The NFL is a tricky league. While teams leave no stone unturned in their search for talent, certain moves within organizations just don’t always turn out as expected. We learned a few things in this weekend’s Wild Card games. Some were obvious, perhaps things we already knew…
Andrew Luck is a special athlete.
The Chargers have the potential to make a Raven-esque run.
Andy Dalton isn’t the answer for the Bengals.
Watching Dalton’s Sunday battle against San Diego, I think we all saw the Bengals’ quarterback in a nutshell. He isn’t the best young quarterback in the game; he isn’t the best in the AFC North; and most importantly, he shouldn’t be Cincinnati’s future.
Think about it… Are the Bengals really ready going to give Andy Dalton a contract extension similar to the one Jay Cutler was dealt? We are talking about a player, who with 48 games under his belt has just a 51.5 QBR (ESPN stat). He’s far from clutch, and the prospect of him getting “elite QB” numbers is absurd.
When you make the playoffs, it doesn’t matter what you do in the regular season. The point is clear—everyone is 0-0 at the start of the postseason. When you get on the big stage, you’re expected to perform. Dalton hasn’t done that. It’s pretty simple.
This isn’t a new idea. It’s been mounting ever since Dalton came into the league. He just isn’t an intelligent quarterback. Can we really pinpoint one area of his game that lacks in skill? No. Just one thing has been incredibly documented since day one—he doesn’t play with smarts.
The decisions he makes are atrocious and if someone like Ryan Fitzpatrick isn’t a starter because of his poor decisions, Dalton could soon find himself in the same boat.

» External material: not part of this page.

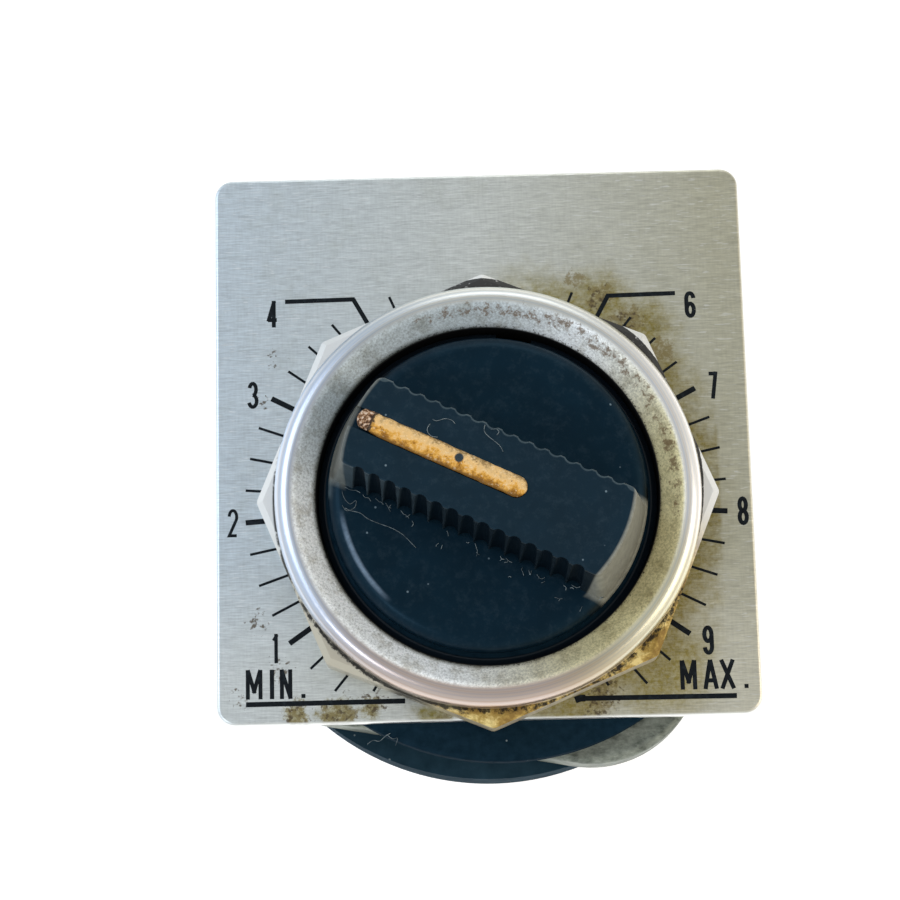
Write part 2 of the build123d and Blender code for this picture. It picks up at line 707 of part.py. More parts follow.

A team like the Bengals should have no problem winning at least one playoff game over the last three years, and they probably would have by now if it weren’t for Dalton’s seven turnovers in those three losses. Remember that 2012 game in Houston? A 44.7 quarterback rating with a 46.7 completion percentage isn’t going to cut it. As Seton O’Connor from The Dan Patrick Show pointed out, Dalton is the Bengals’ all-time leader in playoff turnovers.
This isn’t a brand new trend. Dalton’s four Bowl Games at TCU in college were pretty ugly as well. He only threw two touchdowns in four games with five interceptions.
According to Rotoworld.com, Dalton is due less than $1 million in 2014 before becoming a free agent after next season. What decision will the Bengals make? Do they see how next year turns out? Do they call it quits already? Do they mull over the possibility of firing Marvin Lewis?
There was an article on Yahoo! earlier this week about the possibility of firing Marvin Lewis and moving on from the longtime coach. To be truthful, there’s absolutely no reason why Lewis needs to be canned. Frankly, there’s no reason to even think about it.
Did Lewis turn the ball over three times on Sunday in a game that could have easily been won?
Did Lewis complete just 14 of 30 passes in the Bengals’ 2012 playoff game against Houston?
Did Lewis throw three picks in 2011 against the Texans?
I didn’t think so…
Lewis and his staff brought in Dalton and gave him an arsenal of weapons to work with. If it weren’t for injuries on the defensive side of the football, they might have been a Super Bowl team (barring the Dalton meltdown, of course).
To say that Lewis is to blame for Cincinnati’s struggles is silly. The players are there—the execution by the guy under center is not.
2014 might be “the year” for Dalton. Not many guys have make-or-break seasons in just their fourth season, but I find it hard to believe that the team will keep him around if he fails to win a playoff game for four straight years; meaning that he will press. The pressure will be on more than ever, and the key games will decide who Dalton is as a quarterback.
If I’m in the AFC North, I’m thrilled that the Bengals lost. Guys on the defensive side of the football thrive off of pressure and disrupting the players on the other side of the ball. Trying to be perfect and make big plays, Dalton is going to throw a bit differently in the regular season in 2014. He has no other choice but to make the playoffs. Every game will mean something. If his past games are any indication, the weight of next season’s game might prove to be too much for the young quarterback.
If I’m John Harbaugh and the Ravens, I’m optimistic about the way things are shaping up around the North. Cleveland is going to be young and under another new head coach, Pittsburgh will take next year to develop their young stars into a team (one that could be dangerous in 2015), and Cincinnati has more pressure on them than any other team in the AFC. It might not seem like much, but it only takes one bad decision by Dalton to lose a game…hopefully, one against the Ravens.
Dalton has shown his true colors. He isn’t a clutch quarterback, and barring a monumental run next January, he doesn’t deserve a new contract in 2015. Might that actually favor the Ravens and those around the North?